*Dataset extract*:
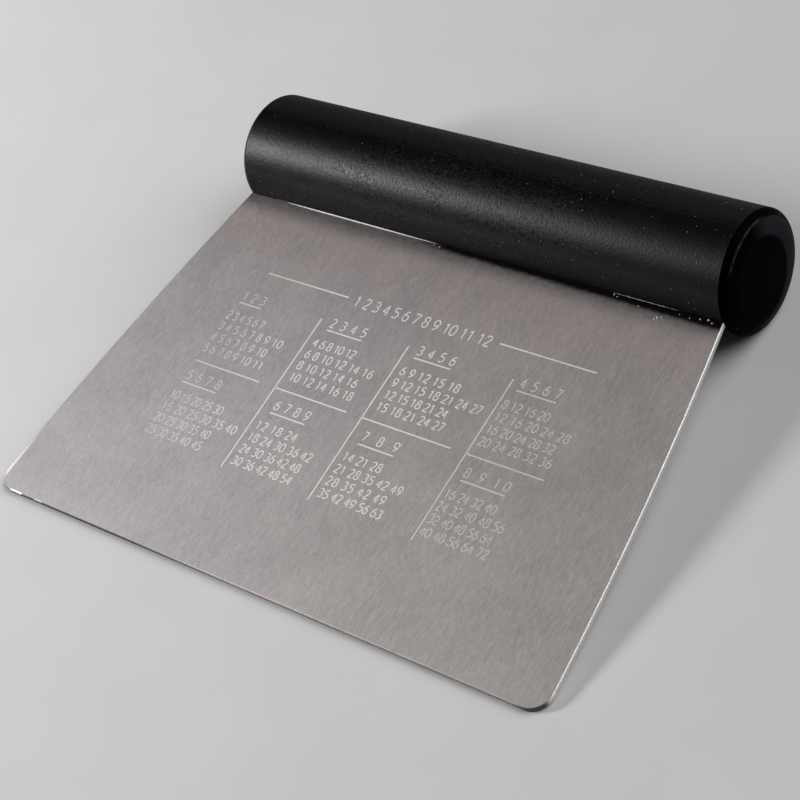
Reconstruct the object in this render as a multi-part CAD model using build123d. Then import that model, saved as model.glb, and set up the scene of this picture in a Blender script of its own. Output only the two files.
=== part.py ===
"""Bench scraper with a flared steel blade and a round grip.

Millimetres. +X runs along the grip, the scraping edge points to -Y and +Z is up.
The scraper lies as it does on a worktop, on its grip and its scraping edge, with
the origin on the worktop under the middle of the whole.

Each piece is first drawn flat, with the grip's axis on the X axis and the blade
in the XY plane. They are then tipped together by the angle at which the scraper rests.
"""
import os
from math import asin, atan2, cos, degrees, hypot, pi, sin

from build123d import *

# Blade
edge_width = 152.4        # scraping edge, before its corners are rounded
shoulder_width = 129.4    # where the blade meets the grip
blade_reach = 88.5        # from the grip to the scraping edge
blade_thickness = 1.2
side_bow = 1.2            # how far each side swells past a straight line
corner_radius = 4.5
edge_break = 0.1          # small chamfer on the arrises that a hand or a board meets

# Grip
grip_diameter = 26.5
grip_length = 128.6       # the sleeve alone, from cap to cap
grip_wall = 2.2

# End caps
cap_length = 2.4          # how far a cap stands out of the grip
cap_rounding = 4.2        # how far the rounded rim reaches in over the end face
rim_steps = 5             # short cones that the rounded rim is made of
spigot_diameter = 13.0
spigot_length = 6.0
spigot_wall = 1.8
spigot_lead = 0.6         # chamfer on the spigot's tip

# Tang and core
peg_count = 5
tang_hole_diameter = 7.0
tang_corner_radius = 2.0
core_wall = 2.0
rib_thickness = 1.8
boss_wall = 1.6
socket_floor = 2.2        # left between a socket's end and the outside of the core
peg_lead = 0.6            # chamfer on a peg's tip

# Clearances
shoulder_gap = 0.05       # blade shoulder to grip
sleeve_gap = 0.05         # core to grip, all round
slot_gap = 0.1            # tang to its slot and its seat
tang_end_gap = 1.6        # tang to the core's wall behind it
tang_side_gap = 1.4       # tang to the cap's spigot
peg_gap = 0.15            # peg to tang hole, all round
socket_gap = 0.05         # peg to socket, all round
peg_end_gap = 0.5
spigot_gap = 0.05         # spigot to its seat, all round
overrun = 1.0             # how far a cutter runs past what it cuts

# Worked out from the sizes above
grip_radius = grip_diameter / 2
core_radius = grip_radius - grip_wall - sleeve_gap
core_bore = core_radius - core_wall
shoulder_y = -(grip_radius + shoulder_gap)
edge_y = -(grip_radius + blade_reach)
half_thickness = blade_thickness / 2
tang_width = grip_length - 2 * (spigot_length + tang_side_gap)
tang_top = core_bore - tang_end_gap
peg_pitch = tang_width / peg_count
peg_places = [(place - (peg_count - 1) / 2) * peg_pitch for place in range(peg_count)]
peg_radius = tang_hole_diameter / 2 - peg_gap
socket_radius = peg_radius + socket_gap
boss_radius = socket_radius + boss_wall
socket_depth = core_radius - socket_floor

# How the scraper rests: the grip and the lower arris of the edge touch the worktop
contact_y = edge_y + edge_break
tip_angle = asin(grip_radius / hypot(contact_y, half_thickness)) - atan2(half_thickness, -contact_y)
front_reach = -edge_y * cos(tip_angle) + (half_thickness - edge_break) * sin(tip_angle)
axis_y = (front_reach - grip_radius) / 2
rest = Pos(0, axis_y, grip_radius) * Rot(degrees(tip_angle), 0, 0)


def rod(radius, length):
    """A round bar along X, centred on the origin."""
    return Cylinder(radius, length, rotation=(0, 90, 0))


def half_rod(radius, length):
    """The upper half of a round bar along X."""
    upper = Box(length, 2 * radius, radius, align=(Align.CENTER, Align.CENTER, Align.MIN))
    return rod(radius, length) & upper


def slot_cutter(back):
    """Room for the tang, from in front of the grip to a given depth."""
    front = shoulder_y - overrun
    cutter = Box(tang_width + 2 * slot_gap, back - front, blade_thickness + 2 * slot_gap)
    return Pos(0, (back + front) / 2, 0) * cutter


def blade_outline():
    """Flared blade with bowed sides, stepping in at its shoulders to the tang."""
    edge_half = edge_width / 2
    shoulder_half = shoulder_width / 2
    tang_half = tang_width / 2
    swell = (edge_half + shoulder_half) / 2 + side_bow
    middle_y = (edge_y + shoulder_y) / 2
    edge = Line((-edge_half, edge_y), (edge_half, edge_y))
    tang_end = Line((-tang_half, tang_top), (tang_half, tang_top))
    outline = [edge, tang_end]
    for side in (-1, 1):
        corner = (side * edge_half, edge_y)
        shoulder = (side * shoulder_half, shoulder_y)
        root = (side * tang_half, shoulder_y)
        outline += [
            ThreePointArc(corner, (side * swell, middle_y), shoulder),
            Line(shoulder, root),
            Line(root, (side * tang_half, tang_top)),
        ]
    face = make_face(outline)
    face = fillet(face.vertices().group_by(Axis.Y)[0], corner_radius)
    return fillet(face.vertices().group_by(Axis.Y)[-1], tang_corner_radius)


def blade():
    """Steel sheet: blade, shoulders and pierced tang in one."""
    sheet = extrude(blade_outline(), half_thickness, both=True)
    for x in peg_places:
        sheet -= Pos(x, 0, 0) * Cylinder(tang_hole_diameter / 2, blade_thickness + 2 * overrun)
    outside = shoulder_y - edge_break
    arrises = [
        arris
        for face in sheet.faces().filter_by(Axis.Z)
        for arris in face.outer_wire().edges()
        if arris.center().Y < outside
    ]
    return chamfer(arrises, edge_break)


def core_blank():
    """Half-round moulding above the tang, cored out between ribs round one boss a bay."""
    blank = half_rod(core_radius, grip_length)
    bay = half_rod(core_bore, peg_pitch - rib_thickness) - Cylinder(boss_radius, 2 * core_radius)
    for x in peg_places:
        blank -= Pos(x, 0, 0) * bay
    seat_length = spigot_length + spigot_gap
    seat = rod(spigot_diameter / 2 + spigot_gap, 2 * seat_length)
    for side in (-1, 1):
        blank -= Pos(side * grip_length / 2, 0, 0) * seat
    return blank - slot_cutter(tang_top + slot_gap)


def core_upper():
    """Upper core half, whose pegs pass down through the tang's holes."""
    half = core_blank()
    reach = socket_depth - peg_end_gap
    peg = Cylinder(peg_radius, reach + blade_thickness, align=(Align.CENTER, Align.CENTER, Align.MIN))
    peg = chamfer(peg.edges().group_by(Axis.Z)[0], peg_lead)
    for x in peg_places:
        half += Pos(x, 0, -reach) * peg
    return half


def core_lower():
    """Lower core half, whose sockets take the pegs."""
    half = core_blank()
    socket = Cylinder(socket_radius, socket_depth, align=(Align.CENTER, Align.CENTER, Align.MIN))
    for x in peg_places:
        half -= Pos(x, 0, 0) * socket
    return mirror(half, Plane.XY)


def grip_sleeve():
    """Soft sleeve over the core, slotted for the tang."""
    sleeve = rod(grip_radius, grip_length) - rod(grip_radius - grip_wall, grip_length + 2 * overrun)
    return sleeve - slot_cutter(0)


def end_cap():
    """Right cap: rounded rim, flat end face, and a hollow spigot that presses into the core."""
    seam = grip_length / 2
    tip = seam - spigot_length
    spigot_radius = spigot_diameter / 2
    bore = spigot_radius - spigot_wall
    turns = [step * pi / 2 / rim_steps for step in range(rim_steps + 1)]
    rim = [
        (seam + cap_length * sin(turn), grip_radius - cap_rounding * (1 - cos(turn)))
        for turn in turns
    ]
    inside = [
        (seam + cap_length, 0),
        (seam, 0),
        (seam, bore),
        (tip, bore),
        (tip, spigot_radius - spigot_lead),
        (tip + spigot_lead, spigot_radius),
        (seam, spigot_radius),
    ]
    return revolve(make_face(Polyline(rim + inside, close=True)), Axis.X)


right_cap = end_cap()
pieces = {
    "blade": blade(),
    "core_upper": core_upper(),
    "core_lower": core_lower(),
    "grip_sleeve": grip_sleeve(),
    "end_cap_right": right_cap,
    "end_cap_left": Rot(0, 0, 180) * right_cap,
}

os.makedirs("parts", exist_ok=True)
for name, piece in pieces.items():
    export_step(rest * piece, f"parts/{name}.step")
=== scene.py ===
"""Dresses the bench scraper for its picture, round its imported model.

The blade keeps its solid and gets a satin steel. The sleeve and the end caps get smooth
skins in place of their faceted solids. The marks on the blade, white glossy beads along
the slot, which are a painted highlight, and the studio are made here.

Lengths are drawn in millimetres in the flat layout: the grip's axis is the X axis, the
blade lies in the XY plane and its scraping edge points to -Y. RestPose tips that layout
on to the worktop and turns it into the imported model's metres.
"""
from __future__ import annotations

import logging
from dataclasses import dataclass
from enum import Enum
from math import asin, atan2, cos, hypot, pi, radians, sin
from typing import Any, Sequence

import bmesh
import bpy
from mathutils import Matrix, Vector

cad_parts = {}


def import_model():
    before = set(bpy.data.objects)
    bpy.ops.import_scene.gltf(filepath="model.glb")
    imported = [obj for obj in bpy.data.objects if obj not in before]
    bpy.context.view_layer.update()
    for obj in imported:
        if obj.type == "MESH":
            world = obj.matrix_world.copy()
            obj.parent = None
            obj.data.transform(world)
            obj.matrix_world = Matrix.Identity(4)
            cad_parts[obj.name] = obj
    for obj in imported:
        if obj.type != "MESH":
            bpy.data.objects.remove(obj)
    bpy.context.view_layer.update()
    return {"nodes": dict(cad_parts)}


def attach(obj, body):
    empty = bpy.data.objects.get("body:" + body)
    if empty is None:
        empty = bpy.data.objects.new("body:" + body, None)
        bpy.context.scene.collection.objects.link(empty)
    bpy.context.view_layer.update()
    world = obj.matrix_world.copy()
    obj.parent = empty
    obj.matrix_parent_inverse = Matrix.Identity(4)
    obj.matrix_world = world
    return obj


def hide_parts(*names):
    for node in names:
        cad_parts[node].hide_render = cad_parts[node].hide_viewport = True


LOG = logging.getLogger("scraper")
Node = bpy.types.Node
Socket = bpy.types.NodeSocket
Object = bpy.types.Object
Mesh = bpy.types.Mesh
Material = bpy.types.Material
Point = tuple[float, float]
Strokes = list[list[Point]]
Triple = tuple[float, float, float]
Colour = Triple
Size = float | Triple
Even = tuple[tuple[str, float], ...]
Source = Node | Socket
Values = dict[Any, Any]
METRES = 0.001
WELD = 1e-5
SHARP_ANGLE = 35.0


class Slot(Enum):
    """The record's material slots that are dressed here."""

    STEEL = "blade_steel"
    RUBBER = "grip_rubber"
    CAP = "cap_plastic"


class Side(Enum):
    """An end of the grip, by the sign of its X."""

    LEFT = -1
    RIGHT = 1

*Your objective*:
Print the material above verbatim, first line through the line containing "grip_wall = 2.2", both included.

*The solution*:
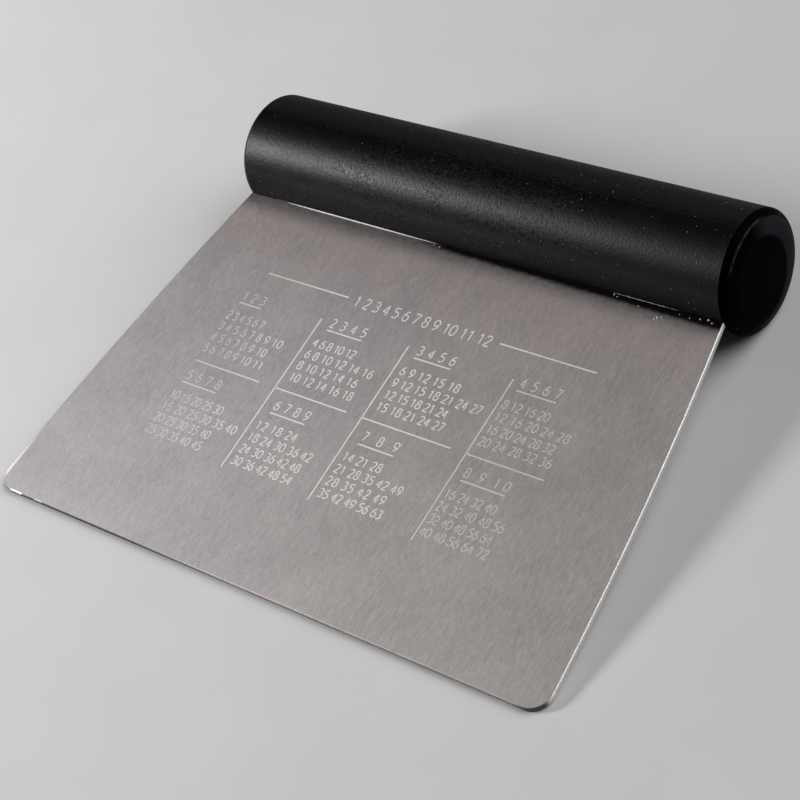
Reconstruct the object in this render as a multi-part CAD model using build123d. Then import that model, saved as model.glb, and set up the scene of this picture in a Blender script of its own. Output only the two files.
=== part.py ===
"""Bench scraper with a flared steel blade and a round grip.

Millimetres. +X runs along the grip, the scraping edge points to -Y and +Z is up.
The scraper lies as it does on a worktop, on its grip and its scraping edge, with
the origin on the worktop under the middle of the whole.

Each piece is first drawn flat, with the grip's axis on the X axis and the blade
in the XY plane. They are then tipped together by the angle at which the scraper rests.
"""
import os
from math import asin, atan2, cos, degrees, hypot, pi, sin

from build123d import *

# Blade
edge_width = 152.4        # scraping edge, before its corners are rounded
shoulder_width = 129.4    # where the blade meets the grip
blade_reach = 88.5        # from the grip to the scraping edge
blade_thickness = 1.2
side_bow = 1.2            # how far each side swells past a straight line
corner_radius = 4.5
edge_break = 0.1          # small chamfer on the arrises that a hand or a board meets

# Grip
grip_diameter = 26.5
grip_length = 128.6       # the sleeve alone, from cap to cap
grip_wall = 2.2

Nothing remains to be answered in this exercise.